My first recommendation would be to define the brand’s desired level of formality – ranging from formal (desu/masu style) to neutral or even friendly informal tones, depending on the target audience. For example, a luxury cosmetics brand would benefit from polished and elegant keigo (honorific language), while a casual fashion brand targeting younger audiences may adopt a more conversational tone.
The next priority is consistency. A clear, detailed tone-of-voice section in a style guide should include example phrases, preferred sentence structures, and guidance on how to handle idiomatic expressions, metaphors, or humour that may not translate well culturally.

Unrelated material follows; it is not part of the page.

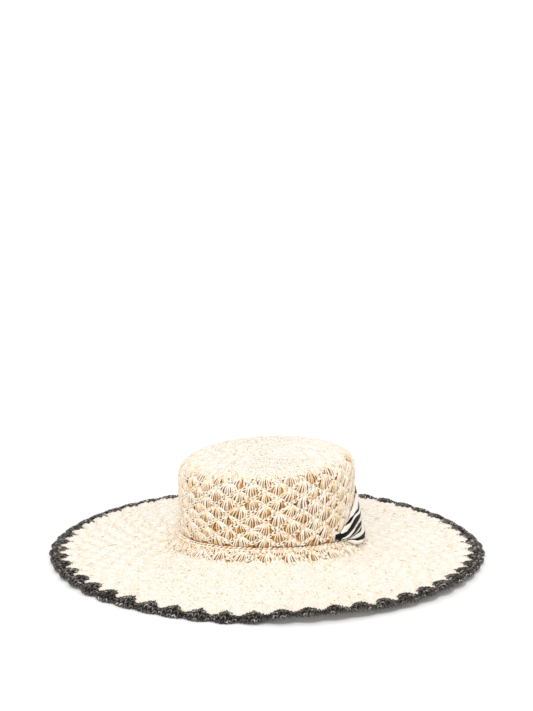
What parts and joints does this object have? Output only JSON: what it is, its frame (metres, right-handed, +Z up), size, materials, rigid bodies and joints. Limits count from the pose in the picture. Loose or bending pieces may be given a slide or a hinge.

Finally, tone in Japanese is closely tied to trust. A brand voice that is too casual can feel unprofessional, while one that is too stiff may seem cold. The ideal style guide should balance clarity, cultural expectations, and brand personality to ensure natural, engaging communication with Japanese customers.
Building a strong brand tone of voice takes time, and requires commitment and some strategic implementation practices. But it’s a worthwhile endeavour; companies that invest time in defining their personality, understanding their audience, and creating comprehensive guidelines will find themselves better equipped to maintain consistent communication.
Additionally, localization ensures a brand’s tone of voice resonates authentically with local cultural norms, values, and communication styles, preventing misunderstandings and building genuine connections that drive customer engagement and trust in each market.
Ultimately, a continual, carefully monitored effort in creating a localized and well-developed TOV for your brand will lead to a sustainable foundation for meaningful customer relationships which, in turn, will drive long-term business success.